__Instructions for the task__. Everything in the listing below from the line containing "fruitAxes.add(peachHalf(), stone());" through the line containing "STONE_TIP = 0.335" should be repeated exactly; leave out every other line.

__Data block__.
——

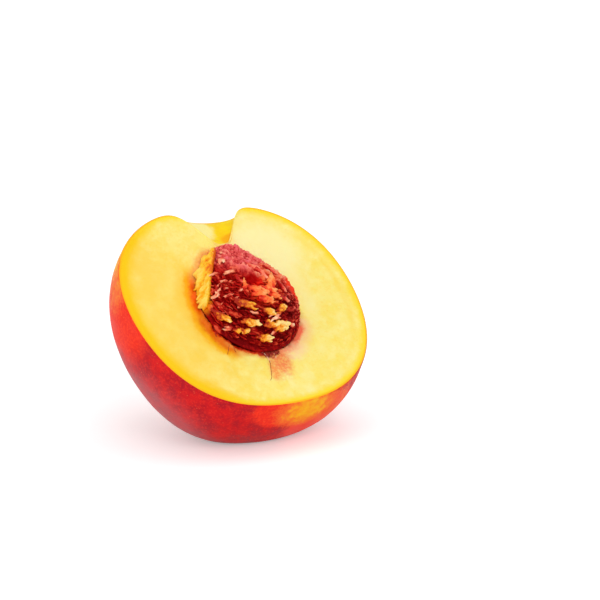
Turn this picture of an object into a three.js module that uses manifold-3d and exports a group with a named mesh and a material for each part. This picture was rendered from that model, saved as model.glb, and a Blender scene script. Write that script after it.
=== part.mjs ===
// Half a peach, cut through the stem end, with the stone left in it. It stands on a small flat spot
// low on its cheek, tilted back so that the cut face looks forwards and up.
//
// Everything is in millimetres. The fruit is shaped in its own axes, which start in the cut face:
// +X runs across the face, +Y towards the stem end and +Z out of the face, so the flesh is below Z = 0.
// Two groups then turn it into its resting position, where +Z is up.

import * as THREE from 'three';
import { mergeVertices } from 'three/addons/utils/BufferGeometryUtils.js';
import Module from 'manifold-3d';

const wasm = await Module();
wasm.setup();

// Outline of the cut face: its radius in the direction a, counted from the stem end towards +X.
const meanRadius = 35.3;
const stemEndLonger = 1.4;        // goes with cos a: longer towards the stem end
const crossWider = 1.1;           // goes with -cos 2a: wider across than along
const shoulder = 0.2;             // goes with -cos 3a
const squareness = 0.8;           // goes with -cos 4a: fuller at the four diagonals
const sideFuller = 0.1;           // goes with sin a: fuller on the +X side
const skewness = 0.8;             // goes with -sin 2a: fuller at the left shoulder and the right base

// The cheek behind the cut face.
const cheekDepth = 36.7;          // from the cut face to the back of the cheek
const girthDepth = 5.8;           // depth at which the half is widest
const cheekSlope = 0.167;         // how far the cheek leans to the blossom end for each mm of depth

// The stem cavity: an oval funnel that the cut runs through.
const cavityX = 2.76;             // middle of the funnel in the cut face
const cavityFloorY = 21.2;        // height of its floor, from the middle of the cut face
const cavityFloorRadius = 2.56;   // half width of the nearly flat floor
const cavityWallSlope = 1.96;     // rise of its wall for each mm away from the floor
const cavityFloorRounding = 0.8;
const cavityLipRounding = 4;
const cavityDepthShare = 0.588;   // its size into the fruit, as a share of its size across the face
const cavityTurn = 0.65;          // how far it drifts to +X for each mm of depth

// The stone: an egg, pointed at the blossom end, with its middle in the plane of the cut.
const stoneX = 0.7;
const stoneY = 4.85;
const stoneHalfWidth = 14.35;
const stoneHalfLength = 15.1;
const stoneHalfThickness = 8.2;
const stoneTaper = 0.23;          // how much wider it is towards the blossom end
const stoneTip = 0.335;           // how far its tip is drawn out, as a share of its half length
const stoneGap = 0.3;             // clearance between the stone and its socket

// The resting position.
const faceTurn = THREE.MathUtils.degToRad(31);     // about the upright axis
const faceTilt = THREE.MathUtils.degToRad(44.3);   // of the cut face, from level
const stemLean = THREE.MathUtils.degToRad(3.3);    // of the stem end, in the cut face
const facePosition = new THREE.Vector3(-0.5, -1.5, 37.2);   // from the middle of the flat spot

// Fineness of the surfaces.
const fruitColumns = 96;
const fruitRows = 50;
const columnCrowding = 0.45;      // draws the columns together at the stem cavity
const stoneColumns = 40;
const stoneRows = 28;
const roomAround = 120;           // size of the blocks that cut the fruit

function outlineRadius(a) {
  return meanRadius + stemEndLonger * Math.cos(a) - crossWider * Math.cos(2 * a)
    - shoulder * Math.cos(3 * a) - squareness * Math.cos(4 * a)
    + sideFuller * Math.sin(a) - skewness * Math.sin(2 * a);
}

// The height of the fruit's top surface over (x, depth), where without the cavity it would be y.
function withCavity(x, y, depth) {
  const across = x - cavityX - cavityTurn * depth;
  const outside = Math.hypot(across, depth / cavityDepthShare) - cavityFloorRadius;
  const wall = (outside + Math.hypot(outside, cavityFloorRounding)) / 2;
  const funnel = cavityFloorY + cavityWallSlope * wall;
  const low = Math.min(y, funnel);
  const high = Math.max(y, funnel);
  return low - cavityLipRounding * Math.log1p(Math.exp((low - high) / cavityLipRounding));
}

// A point of the whole fruit's skin for each point (x, y, z) of a unit ball.
function fruitSkin(x, y, z) {
  const around = Math.atan2(x, y);
  const a = around - columnCrowding * Math.sin(around);
  const backDepth = cheekDepth - girthDepth;
  const depth = girthDepth - backDepth * z;
  const faceShare = Math.sqrt(1 - (girthDepth / backDepth) ** 2);
  const radius = outlineRadius(a) * Math.hypot(x, y) / faceShare;
  const px = radius * Math.sin(a);
  const py = radius * Math.cos(a) - cheekSlope * depth;
  return [px, withCavity(px, py, Math.abs(depth)), -depth];
}

// A point of the stone for each point of a unit ball; the stone can be grown by a clearance.
function stoneSkin(x, y, z, growth) {
  const swell = 1 - stoneTaper * y;
  const drawnOut = stoneTip * ((1 - y) / 2) ** 3;
  return [
    stoneX + (stoneHalfWidth + growth) * x * swell,
    stoneY + (stoneHalfLength + growth) * (y - drawnOut),
    (stoneHalfThickness + growth) * z * swell,
  ];
}

// A closed geometry with only its shared corners, as cutting and joining need it.
function bare(geometry) {
  geometry.deleteAttribute('normal');
  geometry.deleteAttribute('uv');
  return mergeVertices(geometry);
}

function shapedBall(columns, rows, place) {
  const ball = bare(new THREE.SphereGeometry(1, columns, rows));
  const corners = ball.attributes.position;
  for (let i = 0; i < corners.count; i += 1) {
    corners.setXYZ(i, ...place(corners.getX(i), corners.getY(i), corners.getZ(i)));
  }
  return ball;
}

function solidOf(geometry) {
  return new wasm.Manifold(new wasm.Mesh({
    numProp: 3,
    vertProperties: new Float32Array(geometry.attributes.position.array),
    triVerts: new Uint32Array(geometry.index.array),
  }));
}

function meshOf(solid, name, look) {
  const { vertProperties, triVerts } = solid.getMesh();
  const geometry = new THREE.BufferGeometry();
  geometry.setAttribute('position', new THREE.BufferAttribute(vertProperties, 3));
  geometry.setIndex(new THREE.BufferAttribute(triVerts, 1));
  geometry.computeVertexNormals();
  const mesh = new THREE.Mesh(geometry, new THREE.MeshStandardMaterial(look));
  mesh.name = name;
  return mesh;
}

// The groups that turn the fruit's own axes into the resting position.
const resting = new THREE.Group();
resting.position.copy(facePosition);
resting.rotation.set(faceTilt, 0, faceTurn, 'ZXY');
const fruitAxes = new THREE.Group();
fruitAxes.rotation.z = stemLean;
resting.add(fruitAxes);
resting.updateMatrixWorld(true);

// The ball's poles lie along Y. The fruit has them at the back of its cheek instead, so Y and Z change places.
function wholeFruit() {
  return solidOf(shapedBall(fruitColumns, fruitRows, (x, y, z) => fruitSkin(x, -z, y)));
}

function stoneSolid(growth) {
  return solidOf(shapedBall(stoneColumns, stoneRows, (x, y, z) => stoneSkin(x, y, z, growth)));
}

// Everything in front of the cut face.
function otherHalf() {
  return solidOf(bare(new THREE.BoxGeometry(roomAround, roomAround, roomAround)
    .translate(0, 0, roomAround / 2)));
}

// Everything below the surface that the half stands on, seen in the fruit's own axes.
function belowRestingSpot() {
  const block = new THREE.BoxGeometry(roomAround, roomAround, roomAround)
    .translate(0, 0, -roomAround / 2)
    .applyMatrix4(fruitAxes.matrixWorld.clone().invert());
  return solidOf(bare(block));
}

function peachHalf() {
  const solid = wholeFruit()
    .subtract(otherHalf())
    .subtract(stoneSolid(stoneGap))
    .subtract(belowRestingSpot());
  return meshOf(solid, 'peach_half', { color: 0xf0a040, roughness: 0.5, metalness: 0 });
}

function stone() {
  return meshOf(stoneSolid(0), 'stone', { color: 0x8a2f22, roughness: 0.7, metalness: 0 });
}

fruitAxes.add(peachHalf(), stone());

const peach = new THREE.Group();
peach.add(resting);

export default peach;
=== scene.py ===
"""The looks of half a peach with its stone left in it.

Lengths are millimetres in the fruit's own axes, as in the CAD source: they start in the middle of the cut
face, +X runs across the face, +Y towards the stem end and +Z out of the face. in_part() turns such points
into the part's own frame, in metres. Colours are linear.
"""

import math

import bpy
import numpy as np
from mathutils import Matrix, Vector

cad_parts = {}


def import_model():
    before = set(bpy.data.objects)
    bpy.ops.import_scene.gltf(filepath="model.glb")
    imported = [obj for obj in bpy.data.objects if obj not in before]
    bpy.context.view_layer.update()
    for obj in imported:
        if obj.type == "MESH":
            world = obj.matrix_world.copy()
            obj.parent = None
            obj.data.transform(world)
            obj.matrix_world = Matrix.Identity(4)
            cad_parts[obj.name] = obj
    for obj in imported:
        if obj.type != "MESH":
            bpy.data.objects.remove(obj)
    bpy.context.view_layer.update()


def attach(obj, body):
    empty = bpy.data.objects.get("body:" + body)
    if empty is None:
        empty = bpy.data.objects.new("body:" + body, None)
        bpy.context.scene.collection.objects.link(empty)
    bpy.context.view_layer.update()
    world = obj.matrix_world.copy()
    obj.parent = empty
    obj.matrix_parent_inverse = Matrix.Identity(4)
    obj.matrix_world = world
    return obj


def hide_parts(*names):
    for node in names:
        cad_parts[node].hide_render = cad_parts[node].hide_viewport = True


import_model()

# ---- the shapes that the CAD model has too

MEAN_RADIUS = 35.3
STEM_END_LONGER = 1.4
CROSS_WIDER = 1.1
SHOULDER = 0.2
SQUARENESS = 0.8
SIDE_FULLER = 0.1
SKEWNESS = 0.8

CHEEK_DEPTH = 36.7
GIRTH_DEPTH = 5.8
CHEEK_SLOPE = 0.167

CAVITY_X = 2.76
CAVITY_FLOOR_Y = 21.2
CAVITY_FLOOR_RADIUS = 2.56
CAVITY_WALL_SLOPE = 1.96
CAVITY_FLOOR_ROUNDING = 0.8
CAVITY_LIP_ROUNDING = 4.0
CAVITY_DEPTH_SHARE = 0.588
CAVITY_TURN = 0.65

STONE_MIDDLE = np.array([0.7, 4.85, 0.0])
STONE_HALF = np.array([14.35, 15.1, 8.2])
STONE_TAPER = 0.23
STONE_TIP = 0.335

FACE_TURN = math.radians(31)
FACE_TILT = math.radians(44.3)
STEM_LEAN = math.radians(3.3)
FACE_POSITION = (-0.5, -1.5, 37.2)

MM = 0.001

FRUIT_TO_PART = (
    Matrix.Scale(MM, 4)
    @ Matrix.Translation(FACE_POSITION)
    @ Matrix.Rotation(FACE_TURN, 4, "Z")
    @ Matrix.Rotation(FACE_TILT, 4, "X")
    @ Matrix.Rotation(STEM_LEAN, 4, "Z")
)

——

__Final result__.
fruitAxes.add(peachHalf(), stone());

const peach = new THREE.Group();
peach.add(resting);

export default peach;
=== scene.py ===
"""The looks of half a peach with its stone left in it.

Lengths are millimetres in the fruit's own axes, as in the CAD source: they start in the middle of the cut
face, +X runs across the face, +Y towards the stem end and +Z out of the face. in_part() turns such points
into the part's own frame, in metres. Colours are linear.
"""

import math

import bpy
import numpy as np
from mathutils import Matrix, Vector

cad_parts = {}


def import_model():
    before = set(bpy.data.objects)
    bpy.ops.import_scene.gltf(filepath="model.glb")
    imported = [obj for obj in bpy.data.objects if obj not in before]
    bpy.context.view_layer.update()
    for obj in imported:
        if obj.type == "MESH":
            world = obj.matrix_world.copy()
            obj.parent = None
            obj.data.transform(world)
            obj.matrix_world = Matrix.Identity(4)
            cad_parts[obj.name] = obj
    for obj in imported:
        if obj.type != "MESH":
            bpy.data.objects.remove(obj)
    bpy.context.view_layer.update()


def attach(obj, body):
    empty = bpy.data.objects.get("body:" + body)
    if empty is None:
        empty = bpy.data.objects.new("body:" + body, None)
        bpy.context.scene.collection.objects.link(empty)
    bpy.context.view_layer.update()
    world = obj.matrix_world.copy()
    obj.parent = empty
    obj.matrix_parent_inverse = Matrix.Identity(4)
    obj.matrix_world = world
    return obj


def hide_parts(*names):
    for node in names:
        cad_parts[node].hide_render = cad_parts[node].hide_viewport = True


import_model()

# ---- the shapes that the CAD model has too

MEAN_RADIUS = 35.3
STEM_END_LONGER = 1.4
CROSS_WIDER = 1.1
SHOULDER = 0.2
SQUARENESS = 0.8
SIDE_FULLER = 0.1
SKEWNESS = 0.8

CHEEK_DEPTH = 36.7
GIRTH_DEPTH = 5.8
CHEEK_SLOPE = 0.167

CAVITY_X = 2.76
CAVITY_FLOOR_Y = 21.2
CAVITY_FLOOR_RADIUS = 2.56
CAVITY_WALL_SLOPE = 1.96
CAVITY_FLOOR_ROUNDING = 0.8
CAVITY_LIP_ROUNDING = 4.0
CAVITY_DEPTH_SHARE = 0.588
CAVITY_TURN = 0.65

STONE_MIDDLE = np.array([0.7, 4.85, 0.0])
STONE_HALF = np.array([14.35, 15.1, 8.2])
STONE_TAPER = 0.23
STONE_TIP = 0.335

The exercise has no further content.